From Pine View Farm

Easy Money 0

Taxes are the price of living in a civilized society. State governments have turned to casinos because politicians are too gutless to be honest about taxes, so they resort to trickery:

“Casinos will solve everything,” they say. “Casinos are easy money, not like taxes. Taxes are hard.”

It’s not working out so well. Atlantic City is becoming a wasteland and, increasingly, new casinos, like new sports palaces, don’t live up to developers’ projections. Werner Herzog’s Bear considers why; here’s a bit of the considering:

That phenomenon attests to the neoliberal system that has been erected in the last three decades in this country.

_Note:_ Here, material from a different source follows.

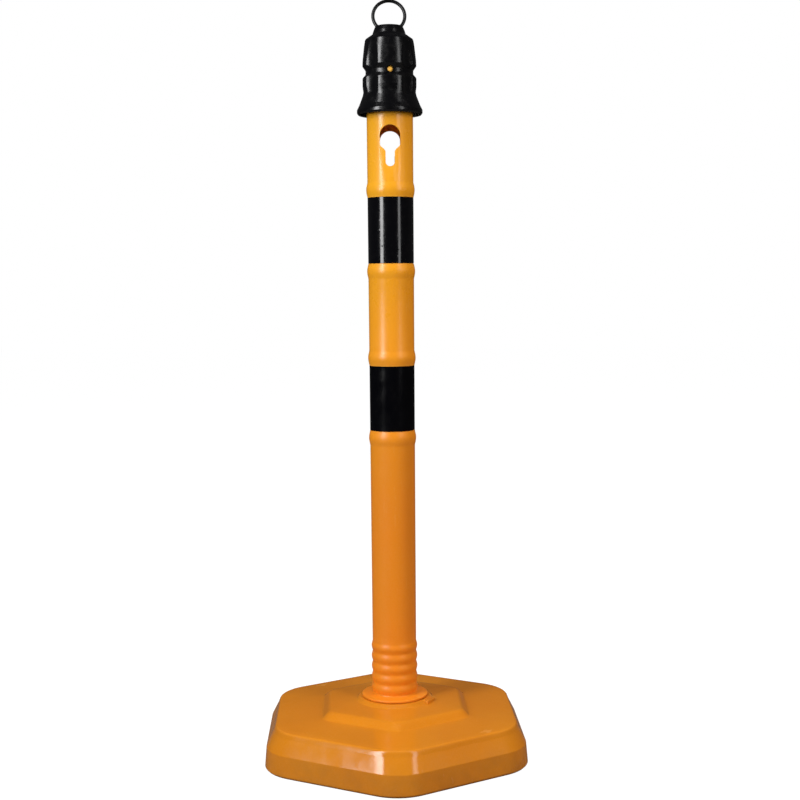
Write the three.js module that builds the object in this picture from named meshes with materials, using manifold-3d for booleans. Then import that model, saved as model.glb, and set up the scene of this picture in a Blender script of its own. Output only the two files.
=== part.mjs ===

State-level politicians try to do everything they can to spare the rich form any sort of tax burden, so cigarettes and gambling become an easy target for revenue, even though they are highly regressive in who they take money from. It’s also interesting that the paragon poster-child of capitalist bad taste is Donald Trump, who rose to prominence with his casinos in Atlantic City. In the same decades that casino gambling has grown and grown, so has the biggest casino of them all: Wall Street.

Casino gambling, like most promises of easy money, is a mug’s game. It’s a mug’s game for the gambler and for the polity. The house always wins; the reverse of that is that, ultimately, the gambler and the polity are always fleeced.